Johnson & Johnson Recalls 360,000 Surgical Wound Drains

According to an article written by Jonathan D. Rockoff in the Wall Street Journal Health Blog on April 5, 2011, Johnson & Johnson recently announced a recall of approximately 360,000 products sold in the United States for use draining surgical wounds. This recall was also reported in the Dow Jones Newswires.

Johnson &Johnson’s Ethicon division, which makes the Blake Silicon Drains, J-VAC reservoirs and other withdrawn products, states that it has not received any reports of side effects. However, Johnson & Johnson said it decided to recall the devices after customers complained that the sterile packaging could be compromised. Johnson & Johnson claims the problem on an unidentified contract manufacturer.
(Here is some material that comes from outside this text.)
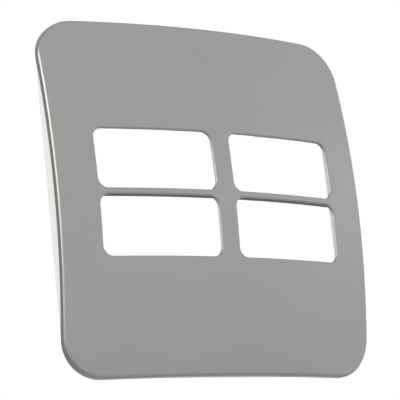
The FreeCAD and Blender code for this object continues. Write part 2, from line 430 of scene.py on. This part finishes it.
def tab_grid(centre_x):
    """Closed strip along X: a rectangle of the sheet's thickness with small rounded corners,
    from just under the front to the tab's depth, carried along and following the dome."""
    corners = []
    for back, high, start in ((1, 1, 0), (0, 1, 90), (0, 0, 180), (1, 0, 270)):
        y = TAB_DEPTH - TAB_EDGE if back else TAB_START + TAB_EDGE
        z = tab_low + (SHEET - TAB_EDGE if high else TAB_EDGE)
        corners.append(arc((y, z), TAB_EDGE, start, start + 90, TAB_ROUND_POINTS))
    section = np.concatenate(corners)
    x = centre_x + np.linspace(-tab_half, tab_half, TAB_COLUMNS)
    flat = np.stack(np.broadcast_arrays(x[:, None], section[None, :, 1]), axis=-1)
    grid = on_dome(flat)
    grid[..., 1] += section[None, :, 0]
    return grid


tab_points = []
tab_faces = []
for centre_x in (-tab_middle, tab_middle):
    grid = tab_grid(centre_x)
    first = sum(len(points) for points in tab_points)
    numbers = first + np.arange(grid.shape[0] * grid.shape[1]).reshape(grid.shape[:2])
    beside = np.roll(numbers, -1, axis=1)
    cells = np.stack([numbers[:-1], beside[:-1], beside[1:], numbers[1:]], axis=-1)
    tab_faces += cells.reshape(-1, 4).tolist() + [numbers[0, ::-1].tolist(), numbers[-1].tolist()]
    tab_points.append(grid.reshape(-1, 3))
tab_mesh = bpy.data.meshes.new("stiffening_tabs")
tab_mesh.from_pydata(np.concatenate(tab_points) * MM, [], tab_faces)
tab_mesh.polygons.foreach_set("use_smooth", np.ones(len(tab_mesh.polygons), dtype=bool))
tab_mesh.set_sharp_from_angle(angle=SHARP_TAB_EDGE)

# Folded steel: stretching roughens the sheet, so the tab is duller than the front. Its dark colour
# is painted shade under the bar.
PEEL = 900.0  # per metre: bumps 1.1 mm apart
folded = empty_material("tab_steel_painted_shade")
place = add_node(folded, "ShaderNodeTexCoord").outputs["Object"]
peel = add_node(folded, "ShaderNodeTexNoise", [(place, "Vector")], Scale=PEEL, Detail=3.0)
tone = add_node(folded, "ShaderNodeMix", [(peel.outputs["Fac"], "Factor")], data_type="RGBA")
tone.inputs[COLOUR_A].default_value = linear("#46484B")
tone.inputs[COLOUR_B].default_value = linear("#56585A")
metal = add_node(
    folded, "ShaderNodeBsdfPrincipled", [(tone.outputs[COLOUR_OUT], "Base Color")],
    Metallic=1.0, Roughness=0.5,
)
add_node(folded, "ShaderNodeOutputMaterial", [(metal.outputs[0], "Surface")])
tab_mesh.materials.append(folded)
tab = bpy.data.objects.new("stiffening_tabs", tab_mesh)
bpy.context.scene.collection.objects.link(tab)
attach(tab, "root")
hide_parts("cover")

# Back frame
# White frame moulded in one piece. It lines the cover, carries its edge on a ledge and clips
# to the grid. The shape is the exact one; only its finish is made here.

# ABS with a fine spark-eroded mould texture of about 0.15 mm: soft white, with a dull sheen.
GRIT = 6500.0  # per metre: 0.15 mm
ABS_CLOUDS = 60.0  # per metre: faint clouds 17 mm wide
moulded = empty_material("white_moulded_abs")
place = add_node(moulded, "ShaderNodeTexCoord").outputs["Object"]
grit = add_node(moulded, "ShaderNodeTexNoise", [(place, "Vector")], Scale=GRIT, Detail=2.0)
cloud = add_node(moulded, "ShaderNodeTexNoise", [(place, "Vector")], Scale=ABS_CLOUDS, Detail=2.0)
tone = add_node(moulded, "ShaderNodeMix", [(cloud.outputs["Fac"], "Factor")], data_type="RGBA")
tone.inputs[COLOUR_A].default_value = linear("#E6E7E2")
tone.inputs[COLOUR_B].default_value = linear("#EDEEE9")
texture = add_node(
    moulded, "ShaderNodeBump", [(grit.outputs["Fac"], "Height")], Strength=0.2, Distance=0.00001
)
plastic = add_node(
    moulded, "ShaderNodeBsdfPrincipled",
    [(tone.outputs[COLOUR_OUT], "Base Color"), (texture.outputs[0], "Normal")],
    Roughness=0.42, IOR=1.52,
)
add_node(moulded, "ShaderNodeOutputMaterial", [(plastic.outputs[0], "Surface")])
back_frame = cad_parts["back_frame"]
back_frame.data.materials.clear()
back_frame.data.materials.append(moulded)

# Studio
# Plain pale floor below the camera and a white surround. A large soft lamp at the left draws
# the bright line on the rolled edge, a faint one at the right lifts that side of the face, and
# the third, high in front, is kept out of the steel's reflections.
FLOOR_REACH = 1.1  # in metres, as every place and size in the studio
FLOOR_Z = -0.35
floor_corners = [
    (-FLOOR_REACH, -FLOOR_REACH, FLOOR_Z), (FLOOR_REACH, -FLOOR_REACH, FLOOR_Z),
    (FLOOR_REACH, FLOOR_REACH, FLOOR_Z), (-FLOOR_REACH, FLOOR_REACH, FLOOR_Z),
]
floor_mesh = bpy.data.meshes.new("studio_floor")
floor_mesh.from_pydata(floor_corners, [], [(0, 1, 2, 3)])
floor = bpy.data.objects.new("studio_floor", floor_mesh)
bpy.context.scene.collection.objects.link(floor)

# Matt paint, nearly white with a touch of blue.
pale = bpy.data.materials.new("pale_floor_paint")
pale.use_nodes = True
paint = pale.node_tree.nodes["Principled BSDF"]
paint.inputs["Base Color"].default_value = linear("#F6F8FD")
paint.inputs["Roughness"].default_value = 0.8
floor_mesh.materials.append(pale)

# The surround is plain white to the camera and in reflections, and softer as a light.
SURROUND_LIGHT = 0.66
SURROUND_WHITE = 1.0
world = bpy.data.worlds.new("white_surround")
bpy.context.scene.world = world
world.use_nodes = True
world.node_tree.nodes.clear()
ray = add_node(world, "ShaderNodeLightPath")
seen = add_node(
    world, "ShaderNodeMath",
    [(ray.outputs["Is Camera Ray"], 0), (ray.outputs["Is Glossy Ray"], 1)],
    operation="MAXIMUM",
)
seen = add_node(
    world, "ShaderNodeMath",
    [(seen.outputs[0], 0), (ray.outputs["Is Transmission Ray"], 1)],
    operation="MAXIMUM",
)
room = add_node(
    world, "ShaderNodeBackground", Color=linear("#FFFFFF"), Strength=SURROUND_LIGHT
)
white = add_node(
    world, "ShaderNodeBackground", Color=linear("#FFFFFF"), Strength=SURROUND_WHITE
)
both = add_node(
    world, "ShaderNodeMixShader",
    [(seen.outputs[0], 0), (room.outputs[0], 1), (white.outputs[0], 2)],
)
add_node(world, "ShaderNodeOutputWorld", [(both.outputs[0], "Surface")])


def lamp(name, place, width, height, power, mirrored=True):
    """Rectangular soft lamp at a place, turned so that it shines at the plate's middle.
    Mirrored says whether glossy surfaces reflect it."""
    light = bpy.data.lights.new(name, "AREA")
    light.shape = "RECTANGLE"
    light.size = width
    light.size_y = height
    light.energy = power
    thing = bpy.data.objects.new(name, light)
    thing.visible_glossy = mirrored
    thing.location = place
    thing.rotation_euler = (-Vector(place)).to_track_quat("-Z", "Y").to_euler()
    bpy.context.scene.collection.objects.link(thing)


lamp("left_softbox", (-1.16, 0.32, 0.49), width=0.9, height=0.5, power=4.4)
lamp("right_softbox", (1.20, -0.60, 0.32), width=1.0, height=0.4, power=0.16)
lamp("high_softbox", (-0.25, -0.75, 1.70), width=0.8, height=0.8, power=5.5, mirrored=False)

# Camera at the photograph's place, found from the plate's edges: 0.69 m away, 34 degrees round
# to the front left and 13 degrees below the plate's middle. Its turns are in radians.
CAMERA_MM = np.array([-374.45, -557.24, -160.32])
CAMERA_YAW = 0.59740
CAMERA_PITCH = 0.21523
CAMERA_ROLL = -0.10783
FOCAL_PIXELS = 2044.06
SHIFT_PIXELS = (17.97, 42.62)
PHOTO_PIXELS = 400.0
forward = np.array([
    math.sin(CAMERA_YAW) * math.cos(CAMERA_PITCH),
    math.cos(CAMERA_YAW) * math.cos(CAMERA_PITCH),
    math.sin(CAMERA_PITCH),
])
level = np.array([math.cos(CAMERA_YAW), -math.sin(CAMERA_YAW), 0.0])
upright = np.cross(level, forward)
right = math.cos(CAMERA_ROLL) * level + math.sin(CAMERA_ROLL) * upright
up = -math.sin(CAMERA_ROLL) * level + math.cos(CAMERA_ROLL) * upright
camera_data = bpy.data.cameras.new("camera")
camera_data.sensor_width = 36.0
camera_data.lens = FOCAL_PIXELS * camera_data.sensor_width / PHOTO_PIXELS
camera_data.shift_x = -SHIFT_PIXELS[0] / PHOTO_PIXELS
camera_data.shift_y = SHIFT_PIXELS[1] / PHOTO_PIXELS
camera_data.clip_start = 0.01
camera_data.clip_end = 20.0
camera = bpy.data.objects.new("camera", camera_data)
columns = np.stack([right, up, -forward, CAMERA_MM * MM], axis=-1)
camera.matrix_world = Matrix(columns.tolist() + [[0.0, 0.0, 0.0, 1.0]])
bpy.context.scene.collection.objects.link(camera)
bpy.context.scene.camera = camera
bpy.context.scene.view_settings.view_transform = "Standard"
According to the Wall Street Journal’s article, the following is a list of Johnson & Johnson’s recent recalls:

  • Johnson & Johnson Animas unit recalled over 384,000 insulin-pump cartridges in the U.S. and France, claiming they have the potential to leak and provide an insufficient dose, as Dow Jones Newswires reported.
  • Dow Jones Newswires reported that Johnson & Johnson’s Ethicon unit issued an alert in the United Kingdom that it was recalling approximately 585,000 surgical sutures. The recalled sutures were primarily sold in Europe.
  • Johnson & Johnson recalled over 667,000 Sudafed packages at the wholesale level after a typographical error was found on the packaging which stated “do not divide, crush, chew, or dissolve the tablet”. Customers need not return the Sudafed, which have the correct wording on the blister packs. According to Johnson & Johnson, no adverse events have been reported as a result of the typographical error.
  • Johnson & Johnson pulled at least 395 injection pens preloaded with rheumatoid-arthritis drug Simponi because they may not deliver a sufficient dose of Simponi.
  • According to the Dow Jones Newswire Johnson & Johnson’s Ethicon division recently recalled 700,000 vials of a liquid wound sealant and a hernia-treatment product.
  • Johnson & Johnson recalled 70,000 syringes preloaded with its Invega injectable anti-psychotic drug because cracks were found in the syringes that could in theory cause infections or under-dosing in users.
  • Johnson & Johnson stated it would recall 43 million bottles of Benadryl, Sinutab, Tylenol and Sudafed because they were made at the company’s Ft. Washington, Pa., factory when the equipment may have been improperly cleaned. Furthermore, Johnson & Johnson stated it would recall nearly 4 million units of Rolaids because of labeling problems.
  • Johnson & Johnson stated it would recall all lots of Rolaids Extra Strength Softchews, Rolaids Extra Strength Plus Gas Softchews and Rolaids Multi-Symptom Plus Anti-Gas Softchews because of consumer compaints of foreign-particle contamination.
  • Johnson & Johnson recalled twelve different Mylanta liquid products and one AlternaGEL product because the labeling failed to mention the presence of small amounts of alcohol. Additionally, Johnson & Johnson widened its recall of daily-use contact lenses in Japan and elsewhere because of traces of an acid that can cause stinging. Contact lenses made in the U.S. are not affected.
  • Johnson & Johnson recalled three Tylenol Cold Multi-Symptom products, because of an alcohol labeling issue. Johnson & Johnson claims that consumers can continue taking the medications.
  • Johnson & Johnson recalled children’s Motrin and Benadryl products. Johnson & Johnson stated that the medications were not dangerous and consumers did not need to stop taking them.
  • Johnson & Johnson recalled 127,000 bottles of Tylenol 8-Hour caplets because of a musty odor.
  • Johnson & Johnson’s DePuy Orthopedics division recalled two hip implants from the market as a result of an unusually high rate of replacement surgeries.
  • Johnson & Johnson recalled approximately 100,000 boxes of 1-Day Acuvue TruEye contact lenses. This recall was recently expanded.
  • Johnson & Johnson recalled various over the counter medications, including varieties of Benadryl, Tylenol and Motrin. This was an expansion of a recall of musty-smelling products made at a plant in Puerto Rico.
  • Johnson & Johnson expanded its recall of drugs made at the Puerto Rican plant by five lots. The largest lot of children’s medicines were pulled in the spring.
  • Johnson & Johnson recalled Tylenol Arthritis Pain Caplets because of a musty odor.
  • Johnson & Johnson recalled batches of Motrin, but has been criticized for a previous so-called “phantom recall” of the product.